The conference also coincides with a period of intense worry in Europe over the ongoing energy crisis, as winter approaches and millions of people may struggle to heat their homes. Last month, Russia ramped up its attacks on Ukraine's energy infrastructure, methodically destroying key hubs, including those that power the country's heating systems. The bombing campaign is mainly affecting civilians and amounts to war crimes, Western officials have said. European leaders also fear the attacks could prompt a new wave of Ukrainian refugees.

"Putin's abhorrent war in Ukraine and rising energy prices across the world are not a reason to go slow on climate change," British Prime Minister Rishi Sunak said. "They are a reason to act faster."

German Chancellor Olaf Scholz described the switch to renewable energy as a "security policy imperative."

Russia's methodical attacks exploit frailty of Ukrainian power system

As of early this week, some 4 million Ukrainians were experiencing power outages in their homes as a result of the Russian attacks, including Maxim Timchenko, CEO of DTEK, Ukraine's largest energy company. He is attending COP27, where he is trying to rally support for replacement infrastructure to repair the damage and avoid long-term blackouts.

"Just like our military people say, 'Give us equipment, we are ready to fight,' we can send the same message as an energy company," he said. "But our fight is in the energy war. ... That's why the supply of equipment for infrastructure is critical and of the same importance as military equipment."

Already, officials in Kyiv are setting up heating stations and preparing plans to evacuate people from the capital in the event of a power crisis this winter.

Olha Boiko, 26, who works at the Kyiv-based NGO Ecoaction and is a regional coordinator at the Climate Action Network, said climate activists struggled at the beginning of the war to advocate for their cause, but are now finding their voice.

"When there's a huge fossil fuel empire attacking you and everything connected to it is something we need to fight," she said, it becomes easier "to prove to people that depending on fossil fuels and having a centralized system is dangerous not only because of a hurricane or something but also because of war."

Suddenly, she said, "there's no pushback on issues we've been pushing for years."

Through more-intimate conversations, Ukrainian delegates also hope to change the minds of those who still see the war as "new powers against old powers," said Oleg Kirichuk, a member of the delegation.

"Our goal is to persuade African countries, to persuade Latin America, India ... countries that still don't support Ukraine, that Ukraine needs their support," he said.

On the bus from the airport to her hotel, Konovalchenko began speaking to a COP delegate from Sudan, she said.

"He started from the phrase 'Okay, I understand you and I support you, but,' and finished with the words 'Oh, I didn't know the full picture,'" she said.

Outside the conference, though, a different dynamic is at play.

Before the war, Sharm's resorts were among the most popular holiday destinations for Ukrainian and Russian tourists.
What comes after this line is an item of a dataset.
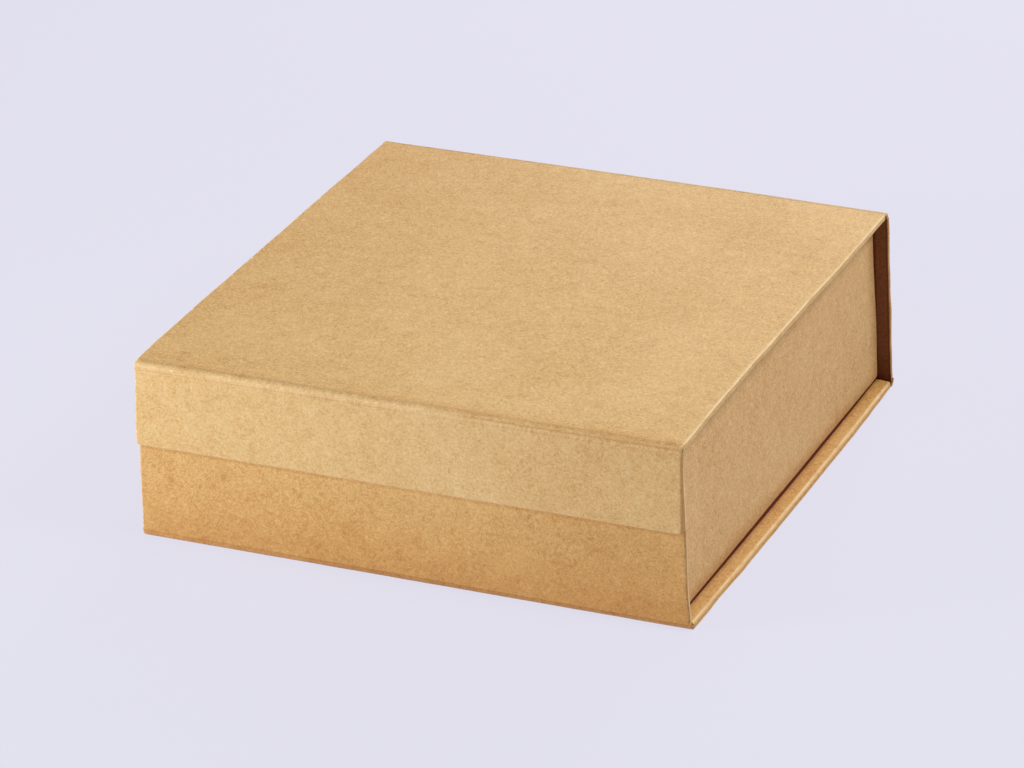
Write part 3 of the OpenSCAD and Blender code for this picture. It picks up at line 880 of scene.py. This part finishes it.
def right_wall_warp(p):
    p = tuck(p.copy())
    x, z = p[:, 0].copy(), p[:, 2]
    p[:, 0] -= 2.3 * lean(z, 14, 72)
    p[:, 0] += 0.3 * (1 - smooth(z, 6, 20)) * smooth(x, 104.8, 106.6)
    return p


for side, node, seed in ((1, "right_wall", 61), (-1, "left_wall", 67)):
    lo, hi = node_box(node)
    if side > 0:
        keep(board("right_wall_board", (lo[0], lo[1], lo[2]), Y, Z, hi[1] - lo[1], hi[2] - lo[2], seed, swell=0.1,
                   wobble=0.1, cr=1.4, warp=right_wall_warp), "tray", node, m_side)
    else:
        keep(board("left_wall_board", (hi[0], hi[1], lo[2]), -Y, Z, hi[1] - lo[1], hi[2] - lo[2], seed, swell=0.1,
                   wobble=0.1, cr=1.4, warp=lambda p: tuck(p.copy())), "tray", node, m_side)

# ---------------------------------------------------------------------------
# The folds
# ---------------------------------------------------------------------------

STEPS = 17
TUCK = (1.0, 0.8, 0.6, 0.4, 0.2)


def fold_section(cy, cz, a0, a1, lap0, lap1, dip0, dip1, pinch=None, move=None):
    """A fold's outer side, from angle a0 down to a1 about (cy, cz). Its ends lap the panels beside it by lap0 and
    lap1 and sink into their faces; dip0 and dip1 give, for an x, how deep the crease at each end is, pinch how deep one
    between them is and where, and move how far each point shifts."""
    d0 = np.array([math.cos(math.radians(a0)), math.sin(math.radians(a0))])
    d1 = np.array([math.cos(math.radians(a1)), math.sin(math.radians(a1))])
    t0 = np.array([-d0[1], d0[0]])
    t1 = -np.array([-d1[1], d1[0]])
    c = np.array([cy, cz])

    def section(x):
        pts, core = [], []
        e0, e1 = dip0(x), dip1(x)
        for s in TUCK:
            pts.append(c + d0 * (T + 0.02 - e0 - 0.16 * s ** 1.5) + t0 * lap0 * s)
            core.append(0.0)
        for k in range(STEPS):
            f = k / (STEPS - 1)
            a = math.radians(a0 + (a1 - a0) * f)
            rho = T + 0.02 - e0 * math.exp(-((f * 90) / 10) ** 2) - e1 * math.exp(-(((1 - f) * 90) / 10) ** 2)
            if pinch:
                deep, at = pinch(x)
                rho -= deep * math.exp(-(((f - at) * 90) / 9) ** 2)
            pts.append(c + rho * np.array([math.cos(a), math.sin(a)]))
            core.append(rho - 0.35)
        for s in TUCK[::-1]:
            pts.append(c + d1 * (T + 0.02 - e1 - 0.16 * s ** 1.5) + t1 * lap1 * s)
            core.append(0.0)
        pts = np.array(pts)
        if move:
            pts = pts + move(x)
        return pts, np.array(core)

    return section


TURN = np.concatenate([[0] * len(TUCK), np.linspace(0, 1, STEPS), [1] * len(TUCK)])


def bell(at, width):
    return np.exp(-((TURN - at) / width) ** 2)


lid_lo, lid_hi = node_box("lid_front_fold")
FRONT_C = (lid_hi[1], lid_lo[2])                      # centre of the front fold
half_lid = lid_hi[0]
lo, hi = node_box("lid_back_fold")
BACK_C = (lo[1], lo[2])
lo, hi = node_box("base_front_fold")
BF_C = (hi[1], hi[2])
half_case = hi[0]
lo, hi = node_box("base_back_fold")
BB_C = (lo[1], hi[2])

# The folds' tints are painted light and shade: the base folds, low by the floor, are made darker and browner.
m_fold = kraft("kraft_fold", tint=(0.92, 0.895, 0.825))
m_fold_low = kraft("kraft_fold_low", tint=(0.86, 0.74, 0.55))



def rise(x, lo, hi):
    return float(smooth(x, lo, hi))


# The front fold, from the flap up to the lid: a rubbed ridge with a painted highlight at the left that thins out to the
# right, where a second crease, darkened with painted shade, runs below the first; painted shade also lies along its
# edge by the lid


def right_part(x):
    return rise(x, -2, 45)


sec = fold_section(*FRONT_C, 180, 90, 1.6, 1.6, lambda x: 0.03, lambda x: 0.10 + 0.05 * right_part(x),
                   pinch=lambda x: (0.15 * right_part(x), 0.33), move=lambda x: np.array([[0.0, float(sag(x))]]))
front_fold = strip("front_top_fold", sec, half_lid, 71, tip=0.9 * smooth(TURN, 0.5, 0.8), ends=(-half_lid + 0.7, half_lid - 0.8),
                   marks=lambda x: np.clip(0.6 * right_part(x) * bell(0.30, 0.11) + 0.15 * right_part(x) * (TURN > 0.3)
                                           + (0.30 + 0.2 * right_part(x)) * bell(1.0, 0.20), 0, 1),
                   fold_shade=lambda x: 0.14 * right_part(x) * bell(0.28, 0.12),
                   rub_and_highlight=lambda x: (0.25 - 0.15 * right_part(x)) * bell(0.22, 0.26))
keep(front_fold, None, "lid_front_fold", m_fold)
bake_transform(front_fold)




def back_move(x):
    u = x / 112.0
    lift = 0.38 * (1 - u ** 2) + 0.5 * max(-u, 0) - 0.35 * max(u, 0) - 0.35 * rise(u, 0.4, 0.75)
    return np.stack([np.zeros(len(TURN)), lift * (1 - TURN)], 1)


sec = fold_section(*BACK_C, 90, 0, 1.4, 0.6, lambda x: 0.03, lambda x: 0.14, move=back_move)
back_fold = strip("back_top_fold", sec, half_lid, 73, ends=(-half_lid + 0.85, half_lid - 1.6), marks=lambda x: 0.1 * bell(0.0, 0.15) + 0.7 * bell(1.0, 0.45),
                  rub_and_highlight=lambda x: 0.1 * bell(0.3, 0.2))
keep(back_fold, None, "lid_back_fold", m_fold)
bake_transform(back_fold)



def base_move(x):
    return np.stack([-0.8 * rise(x, -60, 113) * smooth(TURN, 0, 1), np.zeros(len(TURN))], 1)


# The base front fold is darkened all along with painted shade, more towards the right and towards the floor.
sec = fold_section(*BF_C, 270, 180, 0.5, 1.2, lambda x: 0.14, lambda x: 0.05 + 0.11 * rise(x, -70, 60), move=base_move)
keep(strip("front_base_fold", sec, half_case, 79, ends=(-half_case - 0.2, half_case + 0.85),
           marks=lambda x: np.clip(0.5 + 0.25 * bell(1.0, 0.14) - 0.15 * bell(0.78, 0.10), 0, 1),
           heart=0.1, fold_shade=lambda x: 0.2 + 0.15 * rise(x, -100, 0) + (0.2 + 0.2 * rise(x, -100, 40)) * bell(0.0, 0.45)
           + 0.35 * rise(x, -100, 0) * bell(0.25, 0.16)),
     "tray", "base_front_fold", m_fold_low)
sec = fold_section(*BB_C, 0, -90, 0.6, 0.5, lambda x: 0.14, lambda x: 0.14)
keep(strip("back_base_fold", sec, half_case, 83, ends=(-half_case, half_case + 0.6), marks=lambda x: 0.7 * bell(0.0, 0.12) + 0.9 * bell(1.0, 0.3),
           rub_and_highlight=lambda x: 0.1 * bell(0.5, 0.2)), "tray", "base_back_fold", m_fold_low)

# ---------------------------------------------------------------------------
# The pieces whose solids stay: tabs, strips, linings, tapes and discs
# ---------------------------------------------------------------------------

m_tab = kraft("kraft_tab", tint=(0.98, 0.97, 0.95), shift=310.0, has_marks=False)
m_lining = lining("lining_tray", 11.0)
m_lining2 = lining("lining_lid", 57.0)
m_strip = lining("lining_strip", 93.0)
m_tape = tape_paper("tape_film")
m_nickel = nickel("nickel_plate")
keep(sheet("lid_lining_sheet", "lid_lining", lid_warp), "lid", "lid_lining", m_lining2, "lining_paper")
keep(sheet("flap_lining_sheet", "flap_lining", flap_warp), "flap", "flap_lining", m_lining2, "lining_paper")
for node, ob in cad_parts.items():
    if node in made:
        continue
    if node.endswith("_tab"):
        dress(ob, m_tab)
        bv = ob.modifiers.new("paper_edge", "BEVEL")
        bv.width, bv.segments, bv.limit_method = 0.0004, 3, "ANGLE"
        bv.angle_limit = math.radians(40)
    elif node.endswith("_tape"):
        dress(ob, m_tape)
    elif node.endswith("_strip"):
        dress(ob, m_strip)
    elif node == "tray_lining":
        dress(ob, m_lining)
    elif node.endswith("_lining"):
        dress(ob, m_lining2)
    else:
        dress(ob, m_nickel)
        bv = ob.modifiers.new("rim", "BEVEL")
        bv.width, bv.segments, bv.limit_method = 0.00025, 2, "ANGLE"
        bv.angle_limit = math.radians(40)

# ---------------------------------------------------------------------------
# Floor, light and camera
# ---------------------------------------------------------------------------

scene = bpy.context.scene
FLOOR_RGB = (0.775, 0.761, 0.871)

g = Tree("floor_paper")
g.put(g.bsdf.inputs["Base Color"], (0.78, 0.77, 0.87, 1))
g.bsdf.inputs["Roughness"].default_value = 0.95
g.bsdf.inputs["Specular IOR Level"].default_value = 0.0
glow = g.node("ShaderNodeEmission", {"Color": (*FLOOR_RGB, 1), "Strength": 1.0})
both = g.node("ShaderNodeMixShader", {"Fac": 0.9})
g.nt.links.new(g.bsdf.outputs[0], both.inputs[1])
g.nt.links.new(glow.outputs[0], both.inputs[2])
g.nt.links.new(both.outputs[0], g.out.inputs["Surface"])
me = bpy.data.meshes.new("floor")
s = 6.0
me.from_pydata([(-s, -s, -0.0003), (s, -s, -0.0003), (s, s, -0.0003), (-s, s, -0.0003)], [], [(0, 1, 2, 3)])
floor = bpy.data.objects.new("floor", me)
scene.collection.objects.link(floor)
floor.data.materials.append(g.mat)

# A pale wall far round the floor, for low angles. Only the camera sees it, so it adds no light.
turns, rows = 96, ((5.6, -0.0004), (5.6, 4.0))
ring = [(r * math.cos(2 * math.pi * k / turns), r * math.sin(2 * math.pi * k / turns), z) for r, z in rows for k in range(turns)]
wall_faces = [(k, k + turns, (k + 1) % turns + turns, (k + 1) % turns) for k in range(turns)]
w = Tree("wall_paper")
w.nt.nodes.remove(w.bsdf)
pale = w.node("ShaderNodeEmission", {"Color": (*FLOOR_RGB, 1), "Strength": 1.0})
w.nt.links.new(pale.outputs[0], w.out.inputs["Surface"])
me = bpy.data.meshes.new("wall")
me.from_pydata(ring, [], wall_faces)
wall = bpy.data.objects.new("wall", me)
scene.collection.objects.link(wall)
wall.data.materials.append(w.mat)
wall.visible_diffuse = wall.visible_glossy = wall.visible_transmission = wall.visible_shadow = False

world = bpy.data.worlds.new("studio")
scene.world = world
world.use_nodes = True
wn = world.node_tree.nodes["Background"]
wn.inputs["Color"].default_value = (1.0, 0.985, 0.90, 1)
wn.inputs["Strength"].default_value = 0.12


def area(name, at, towards, size, watts, colour=(1, 1, 1)):
    data = bpy.data.lights.new(name, "AREA")
    data.shape = "DISK"
    data.size = size
    data.energy = watts
    data.color = colour
    ob = bpy.data.objects.new(name, data)
    scene.collection.objects.link(ob)
    ob.location = at
    from mathutils import Vector
    ob.rotation_mode = "QUATERNION"
    ob.rotation_quaternion = (Vector(towards) - Vector(at)).to_track_quat("-Z", "Y")
    return ob


area("key", (-0.72, -0.62, 0.20), (0, 0, 0.04), 0.35, 8.6, (0.952, 1.0, 0.985))
area("back", (0.0, 1.33, 0.572), (0, 0, 0.04), 0.7, 14.1, (0.905, 0.878, 1.0))
area("right_high", (0.806, -0.13, 0.963), (0, 0, 0.04), 0.52, 6.2, (0.975, 1.0, 0.91))
area("right_back", (0.60, 0.50, 0.70), (0, 0, 0.04), 0.45, 0.9, (0.88, 0.98, 1.0))
area("top", (0.0, 0.0, 1.10), (0, 0, 0.04), 0.7, 1.1, (1.0, 1.0, 0.97))

cam_data = bpy.data.cameras.new("camera")
cam = bpy.data.objects.new("camera", cam_data)
scene.collection.objects.link(cam)
cam_data.sensor_width = 36.0
cam_data.lens = 172.4681
cam_data.clip_start, cam_data.clip_end = 0.05, 60
right, up, back = (0.92145, 0.387902, -0.021485), (-0.144947, 0.394573, 0.90736), (0.360444, -0.832973, 0.419805)
cam.matrix_world = Matrix((
    (right[0], up[0], back[0], 0.69349),
    (right[1], up[1], back[1], -1.61624),
    (right[2], up[2], back[2], 0.84676),
    (0, 0, 0, 1)))
scene.camera = cam

scene.view_settings.view_transform = "Standard"
scene.view_settings.look = "None"
scene.view_settings.exposure = 0.0
scene.view_settings.gamma = 1.0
Restaurant menus are often written in Cyrillic. The influx of tourists from both locations has dwindled significantly since the war began. And although Russians face increasing obstacles to traveling abroad, they can still come to Egypt.

Konovalchenko's hotel is hosting Russian tourists. At breakfast this week, she said, Russian was the only language she heard.

"I know all people have the right for rest but it's very painful to see how easily they can relax and chill, knowing their country is bombing Ukraine and our kids are without water or food," she said.